Only the lines from the one containing "The three.js and" down to the one containing "bpy.context.scene.collection.objects.link(empty)" should be printed, exactly as they stand, ends included.

#### Items:
----------------

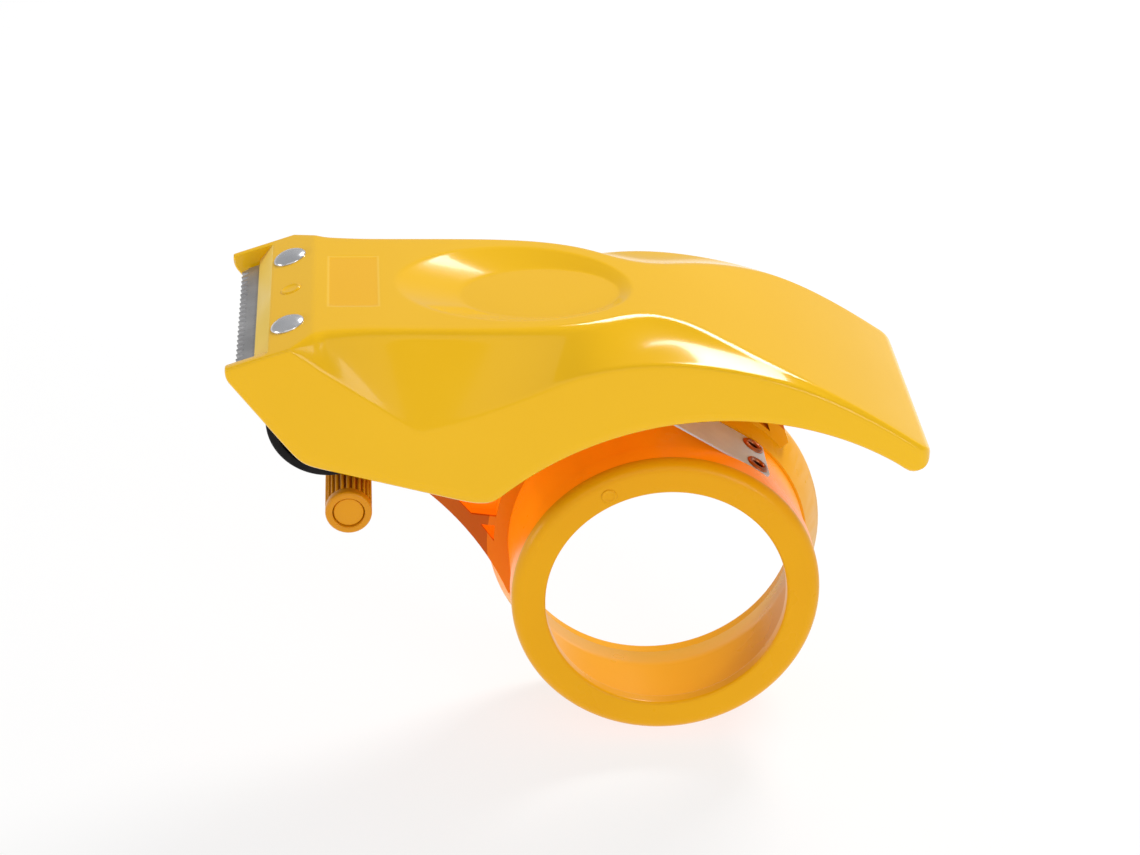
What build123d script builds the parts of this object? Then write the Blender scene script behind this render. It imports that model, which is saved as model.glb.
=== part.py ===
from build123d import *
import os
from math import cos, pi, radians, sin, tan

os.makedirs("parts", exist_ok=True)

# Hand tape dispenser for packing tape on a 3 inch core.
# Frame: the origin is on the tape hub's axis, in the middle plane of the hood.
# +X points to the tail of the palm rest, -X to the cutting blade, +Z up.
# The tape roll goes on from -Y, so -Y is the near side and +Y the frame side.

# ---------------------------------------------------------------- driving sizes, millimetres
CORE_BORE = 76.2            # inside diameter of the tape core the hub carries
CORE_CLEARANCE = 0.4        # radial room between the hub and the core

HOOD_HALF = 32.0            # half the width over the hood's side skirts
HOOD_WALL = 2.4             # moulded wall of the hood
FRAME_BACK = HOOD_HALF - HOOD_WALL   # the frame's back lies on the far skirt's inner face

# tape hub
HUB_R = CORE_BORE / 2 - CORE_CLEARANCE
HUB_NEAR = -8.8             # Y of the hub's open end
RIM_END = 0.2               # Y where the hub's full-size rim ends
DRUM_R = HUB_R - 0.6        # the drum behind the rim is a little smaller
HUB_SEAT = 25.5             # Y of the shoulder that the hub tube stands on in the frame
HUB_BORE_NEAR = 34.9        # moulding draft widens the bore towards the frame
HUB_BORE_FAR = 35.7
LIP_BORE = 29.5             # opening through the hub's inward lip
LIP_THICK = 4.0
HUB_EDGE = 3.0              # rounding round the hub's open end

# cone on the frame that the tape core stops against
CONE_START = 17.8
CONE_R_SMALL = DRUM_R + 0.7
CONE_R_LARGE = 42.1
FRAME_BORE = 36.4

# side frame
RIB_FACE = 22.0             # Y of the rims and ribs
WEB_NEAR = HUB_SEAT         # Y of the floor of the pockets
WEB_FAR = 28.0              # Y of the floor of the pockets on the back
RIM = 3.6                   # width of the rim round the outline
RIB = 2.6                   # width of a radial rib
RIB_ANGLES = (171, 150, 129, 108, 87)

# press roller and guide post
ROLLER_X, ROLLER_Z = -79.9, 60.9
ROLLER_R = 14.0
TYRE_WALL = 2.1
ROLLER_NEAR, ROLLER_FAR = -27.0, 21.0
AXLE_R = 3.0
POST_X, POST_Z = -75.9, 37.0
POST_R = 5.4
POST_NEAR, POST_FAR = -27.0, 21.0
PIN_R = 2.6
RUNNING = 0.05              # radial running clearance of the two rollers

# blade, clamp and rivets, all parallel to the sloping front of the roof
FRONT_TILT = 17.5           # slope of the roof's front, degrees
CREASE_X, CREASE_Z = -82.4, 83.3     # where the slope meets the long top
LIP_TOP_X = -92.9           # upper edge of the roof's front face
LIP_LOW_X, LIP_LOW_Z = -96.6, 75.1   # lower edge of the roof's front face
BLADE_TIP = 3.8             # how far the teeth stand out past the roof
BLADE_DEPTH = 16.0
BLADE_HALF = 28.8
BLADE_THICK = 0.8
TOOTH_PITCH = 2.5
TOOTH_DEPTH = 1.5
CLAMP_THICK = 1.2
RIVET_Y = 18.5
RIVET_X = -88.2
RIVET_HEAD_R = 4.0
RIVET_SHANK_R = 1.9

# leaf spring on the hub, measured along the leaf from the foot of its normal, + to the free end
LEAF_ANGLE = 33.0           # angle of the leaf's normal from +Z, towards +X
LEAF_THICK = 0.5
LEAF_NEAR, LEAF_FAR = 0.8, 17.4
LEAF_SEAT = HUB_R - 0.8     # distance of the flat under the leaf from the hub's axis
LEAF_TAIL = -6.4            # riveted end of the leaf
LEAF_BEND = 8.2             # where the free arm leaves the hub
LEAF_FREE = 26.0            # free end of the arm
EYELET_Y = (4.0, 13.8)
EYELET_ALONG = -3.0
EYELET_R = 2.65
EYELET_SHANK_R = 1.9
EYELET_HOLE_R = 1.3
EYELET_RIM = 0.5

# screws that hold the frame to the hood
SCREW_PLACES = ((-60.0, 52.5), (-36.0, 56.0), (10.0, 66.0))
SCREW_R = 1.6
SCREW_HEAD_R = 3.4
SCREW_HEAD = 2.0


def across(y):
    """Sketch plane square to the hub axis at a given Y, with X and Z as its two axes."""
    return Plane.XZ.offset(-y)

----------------

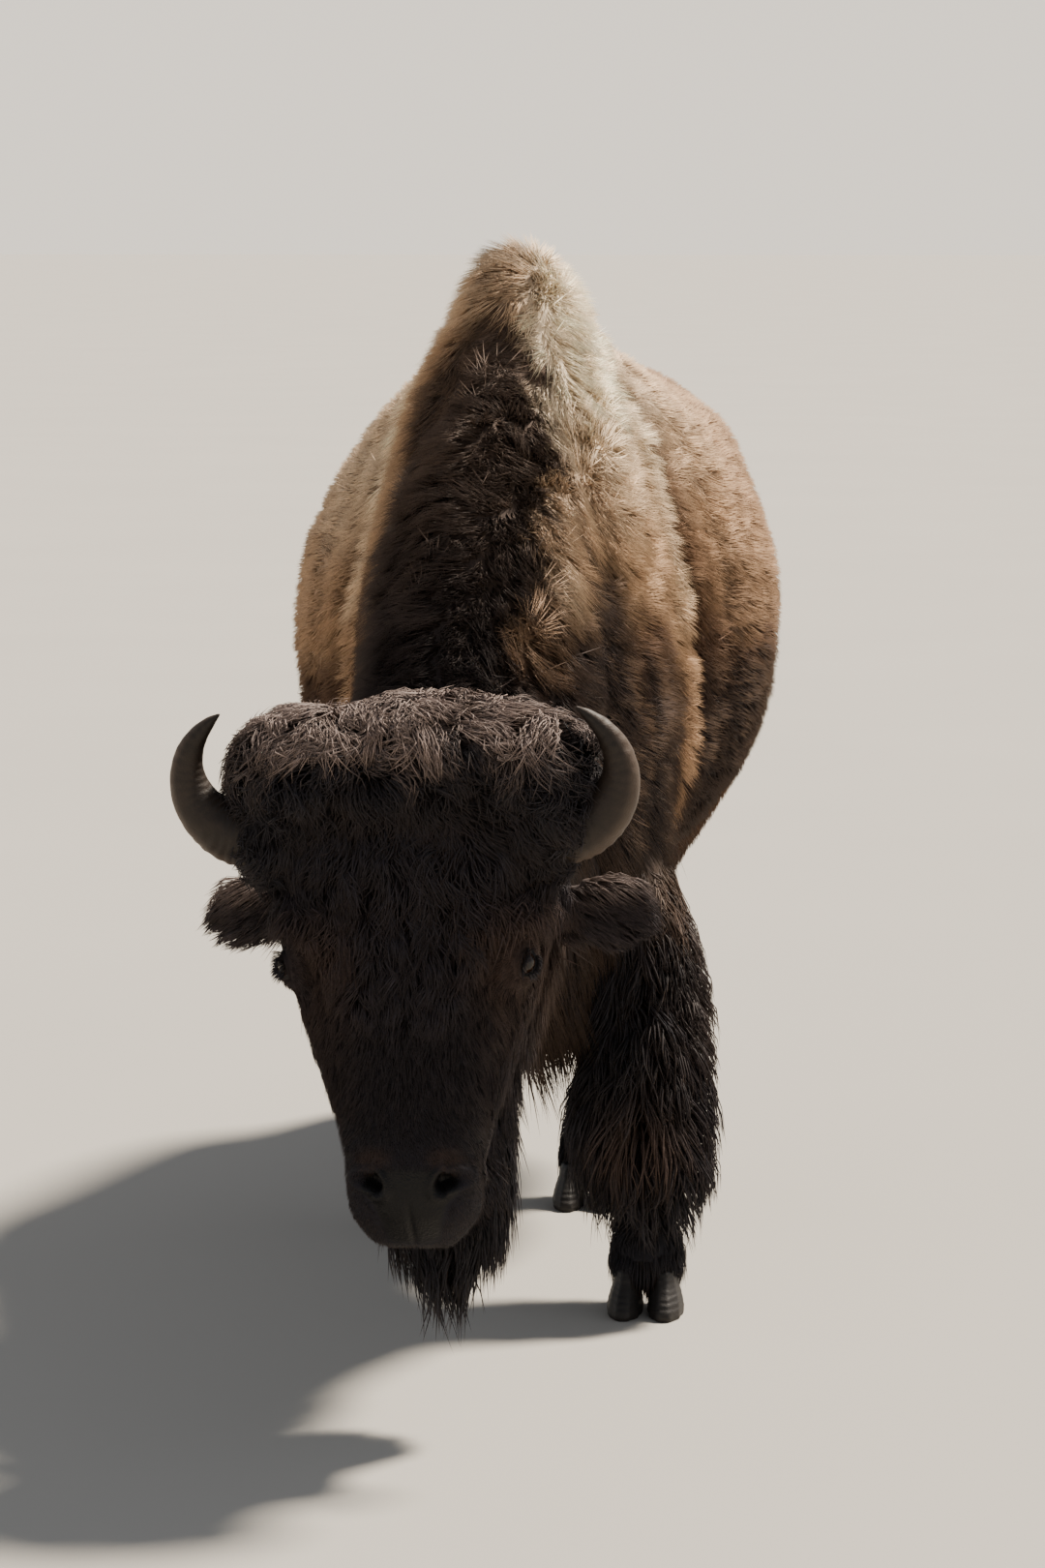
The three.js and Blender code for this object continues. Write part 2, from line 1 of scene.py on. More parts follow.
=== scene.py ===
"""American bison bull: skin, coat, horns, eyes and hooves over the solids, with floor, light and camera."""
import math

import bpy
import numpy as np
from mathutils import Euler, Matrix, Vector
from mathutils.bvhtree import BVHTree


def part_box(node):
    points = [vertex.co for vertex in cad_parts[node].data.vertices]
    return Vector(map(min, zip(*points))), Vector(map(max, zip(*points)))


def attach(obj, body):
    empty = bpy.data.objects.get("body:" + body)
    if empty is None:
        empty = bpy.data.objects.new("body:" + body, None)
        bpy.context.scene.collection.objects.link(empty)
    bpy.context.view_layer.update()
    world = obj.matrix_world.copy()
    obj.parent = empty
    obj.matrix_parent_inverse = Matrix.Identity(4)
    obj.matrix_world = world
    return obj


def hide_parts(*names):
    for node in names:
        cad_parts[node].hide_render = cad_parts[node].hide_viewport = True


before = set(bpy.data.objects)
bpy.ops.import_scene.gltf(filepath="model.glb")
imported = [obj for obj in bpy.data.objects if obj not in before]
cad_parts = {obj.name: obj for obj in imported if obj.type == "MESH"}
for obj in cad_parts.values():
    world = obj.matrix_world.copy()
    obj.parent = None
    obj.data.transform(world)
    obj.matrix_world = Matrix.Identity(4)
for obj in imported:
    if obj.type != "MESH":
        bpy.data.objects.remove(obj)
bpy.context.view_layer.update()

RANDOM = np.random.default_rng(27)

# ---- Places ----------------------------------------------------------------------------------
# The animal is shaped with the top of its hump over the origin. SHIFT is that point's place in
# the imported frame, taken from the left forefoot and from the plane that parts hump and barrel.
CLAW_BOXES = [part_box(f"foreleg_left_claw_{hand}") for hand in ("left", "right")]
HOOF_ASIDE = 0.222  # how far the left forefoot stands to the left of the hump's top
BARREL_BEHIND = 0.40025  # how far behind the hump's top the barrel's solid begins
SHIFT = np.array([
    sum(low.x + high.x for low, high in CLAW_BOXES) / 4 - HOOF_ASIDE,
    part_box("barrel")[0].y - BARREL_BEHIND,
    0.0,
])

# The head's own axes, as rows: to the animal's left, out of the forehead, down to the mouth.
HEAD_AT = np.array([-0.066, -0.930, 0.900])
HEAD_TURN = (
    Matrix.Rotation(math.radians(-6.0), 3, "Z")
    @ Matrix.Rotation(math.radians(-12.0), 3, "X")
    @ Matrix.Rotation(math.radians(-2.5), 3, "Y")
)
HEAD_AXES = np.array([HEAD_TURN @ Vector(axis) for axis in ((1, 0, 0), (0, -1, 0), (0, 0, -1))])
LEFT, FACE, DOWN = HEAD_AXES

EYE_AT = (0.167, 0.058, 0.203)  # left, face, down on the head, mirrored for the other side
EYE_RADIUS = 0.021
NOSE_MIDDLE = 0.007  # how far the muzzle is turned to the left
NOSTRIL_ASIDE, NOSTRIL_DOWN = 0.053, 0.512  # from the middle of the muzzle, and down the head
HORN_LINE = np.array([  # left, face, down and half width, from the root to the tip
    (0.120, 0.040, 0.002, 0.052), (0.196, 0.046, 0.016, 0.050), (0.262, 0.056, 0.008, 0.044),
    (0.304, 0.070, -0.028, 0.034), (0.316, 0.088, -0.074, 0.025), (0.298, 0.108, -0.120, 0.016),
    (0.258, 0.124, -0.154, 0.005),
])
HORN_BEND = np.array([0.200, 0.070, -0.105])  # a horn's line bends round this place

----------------

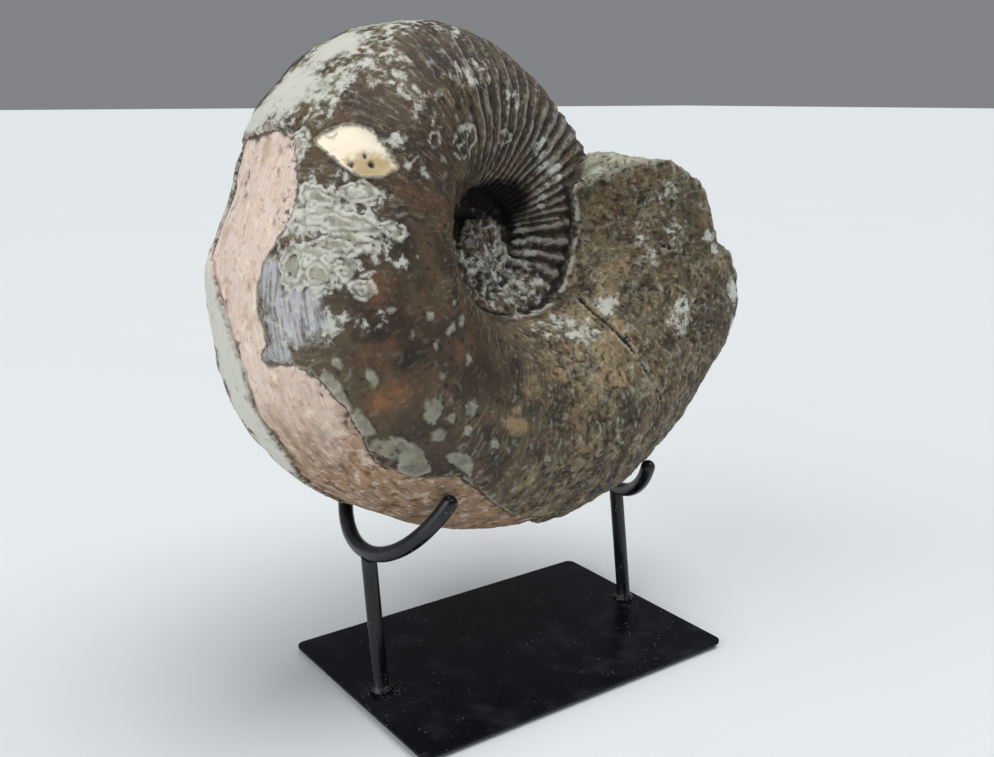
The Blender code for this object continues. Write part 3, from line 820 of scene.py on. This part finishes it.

----------------

#### Answer to the task:
The three.js and Blender code for this object continues. Write part 2, from line 1 of scene.py on. More parts follow.
=== scene.py ===
"""American bison bull: skin, coat, horns, eyes and hooves over the solids, with floor, light and camera."""
import math

import bpy
import numpy as np
from mathutils import Euler, Matrix, Vector
from mathutils.bvhtree import BVHTree


def part_box(node):
    points = [vertex.co for vertex in cad_parts[node].data.vertices]
    return Vector(map(min, zip(*points))), Vector(map(max, zip(*points)))


def attach(obj, body):
    empty = bpy.data.objects.get("body:" + body)
    if empty is None:
        empty = bpy.data.objects.new("body:" + body, None)
        bpy.context.scene.collection.objects.link(empty)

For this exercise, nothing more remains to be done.